奈良に中古マンションを購入、改装中。千葉の実家の両親を呼び寄せるべく、同じマンションに、両親のため、もう一室を借りた。「別荘気分で来てください」といって呼ぶので、家具も必要。ほどほどに趣味のいい家具で、ほどほどの値段で、サイズがぴったり合うものを探さなければならない。これがむずかしい。自転車で30キロを走り、5軒の家具屋とリサイクルショップを巡り、食器棚を探した。結局、一番最初に行ったアウトレットの家具店「赤や」で購入。うーん、それなら最初からそこで買えばよかった。

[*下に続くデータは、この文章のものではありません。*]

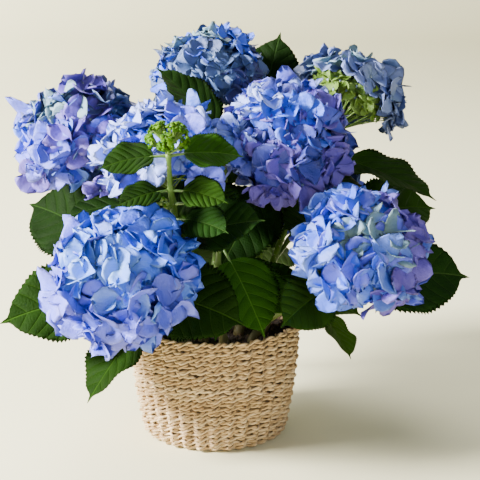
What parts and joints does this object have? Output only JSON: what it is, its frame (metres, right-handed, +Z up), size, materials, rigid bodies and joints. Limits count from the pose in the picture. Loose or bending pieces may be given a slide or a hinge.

というわけでもない。最後に行った平城山(ならやま)のリサイクルショップで、我が家のための食器棚を発見して、購入。親には新品、わたしたちは中古。なんという親孝行なわたしたちであろう!

さらに、もうひとついいことがあった。自転車で走っている途中、偶然、珪藻土の壁を扱っているショールーム「土工房」の前を通りかかった。前から気になっていたところだったし、昨日、大工さんと壁紙の相談をしたばかりということもあって、入ってみた。

話を聞くと、面白い。奥が深い。聞けば聞くほど、珪藻土の壁が魅力的に思えてくる。珪藻土の塗壁は大変高価なので、最初からすっかりあきらめていたけれど、それほどいいなら、もう一度考え直してみようかという気になった。

「土工房」は、奈良で、昔から左官業を営んでいたという。パナホームの依頼で、珪藻土と漆喰を合わせた塗り壁の成分を変え、実験をしているとのこと。オーナー自らが、庭先で小さな見本を塗っていた。「これからは、ほんとうにいいものが評価される時代になりますよ」「うちの仕事は、50年経てばはっきりと差が見える仕事です」と胸を張って話す。相棒の漆の師匠や、吉野の製材所の阪口さんと同じことを語っている。こういうおじさまたちがゴロゴロいる奈良という土地は、なんとすてきなところだろう。